Sans doute le travail psychologique vantant la résilience était-il déjà à l’œuvre avec les spécialistes de la santé mentale, comme Cyrulnik, offrant la commodité d’une pensée accessible à tou·tes et noyant dans des laïus personnels un certain nombre d’évidences. Des titres provocateurs autour des bienfaits de la souffrance comme Merveilleux malheur lui valurent aussi un grand succès commercial. Certains auteurs ont dénoncé le piège.
Dénoncer le piège
Thierry Ribault 1 a découvert la résilience à Fukushima. Là-bas, cet art du “vivre avec” a été érigé en politique d’État après la catastrophe nucléaire. “Il est devenu un nouveau paradigme mondial, promu en France par les collapsologues de l’Institut Momentum et Emmanuel Macron. Loin d’être neutre, cette administration du désastre à un coût social, culpabilisant les victimes et retardant la lutte contre les racines du mal… les mères de Fukushima qu’on force d’y retourner, inquiètes pour la santé de leur enfant, sont qualifiées de « radiophobes ». ou de « mamans irradiées de la cervelle”. Cet essai s’oppose à cette “technologie du consentement qui voudrait changer l’homme en « novhomme », apte à souffrir sans broncher pour que rien ne change”. “La résilience serait un penchant naturel en chacun de nous et non une idéologie du consentement au pire, agencée à travers le chantage à la survie économique, idéologie ayant pour principale visée de garantir la survie des dominations et même de continuer la vie comme elle va quand bien même elle va mal. L’analyse que je mène, conclut Ribault, va à l’encontre de ce type d’affirmations : les hommes ne sont pas « résilients par essence » mais ils apprennent à l’être ou plus précisément certains en amènent d’autres à le devenir”.

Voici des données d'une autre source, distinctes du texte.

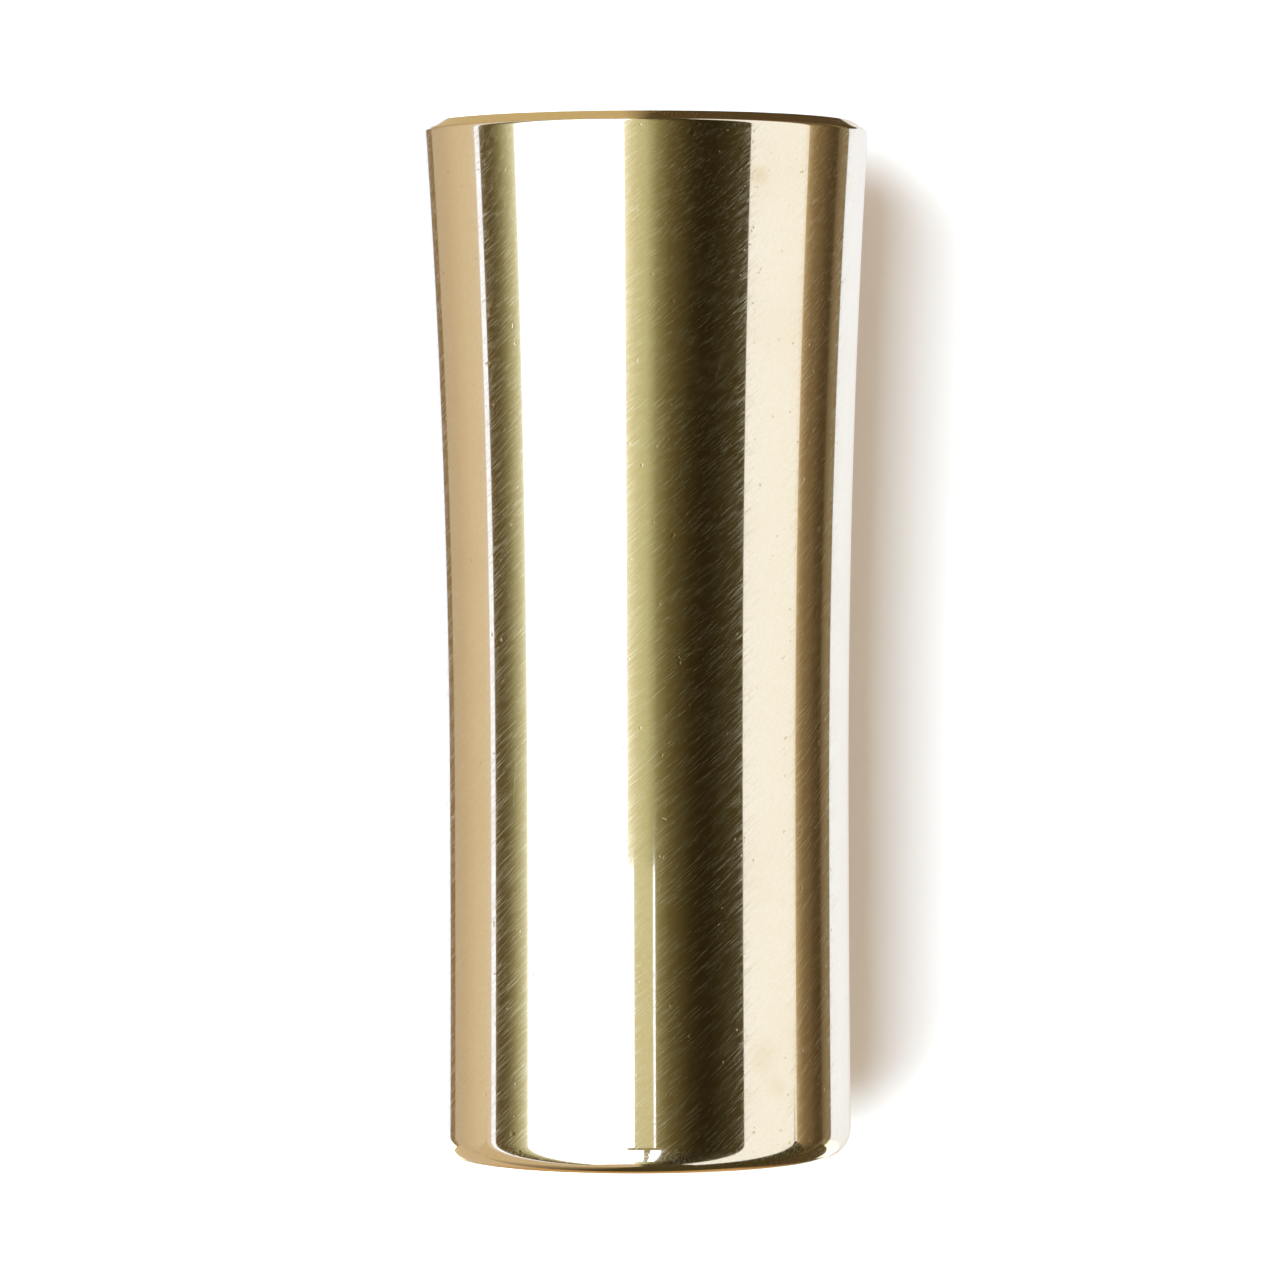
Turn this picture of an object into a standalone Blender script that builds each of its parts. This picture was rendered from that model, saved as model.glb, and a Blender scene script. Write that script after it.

Sur le plan médical Georges Canguilhem dans le Normal et le Pathologique 2 nuance la notion d’adaptation à propos des ressources de l’organisme et y réintroduit de la liberté : “Il existe une forme d’adaptation qui est spécialisation pour une tâche donnée dans un milieu stable mais qui est menacée par tout accident modifiant ce milieu. Et il existe une autre forme d’adaptation qui est indépendance à l’égard des contraintes d’un milieu stable et par conséquent pouvoir de surmonter les difficultés de vivre résultant d’une altération du milieu. Or nous avions défini la normalité d’une espèce par une certaine tendance à la variété : sorte d’assurance contre la spécialisation excessive sans réversibilité et sans souplesse, qu’est une adaptation réussie”.
Dans le verbe surmonter comme dans le nom souplesse on voit bien que pour lui ce sont les initiatives physiologiques et non la résignation à la maladie qui peuvent l’emporter. Dans la conclusion de son livre il reviendra sur la part active du corps à la structuration du milieu. “Nous avons appelé normalité la capacité biologique de mettre en question les normes usuelles à l’occasion de situations critiques et proposé de mesurer la santé à la gravité des crises organiques surmontées par l’instauration d’un nouvel ordre physiologique”.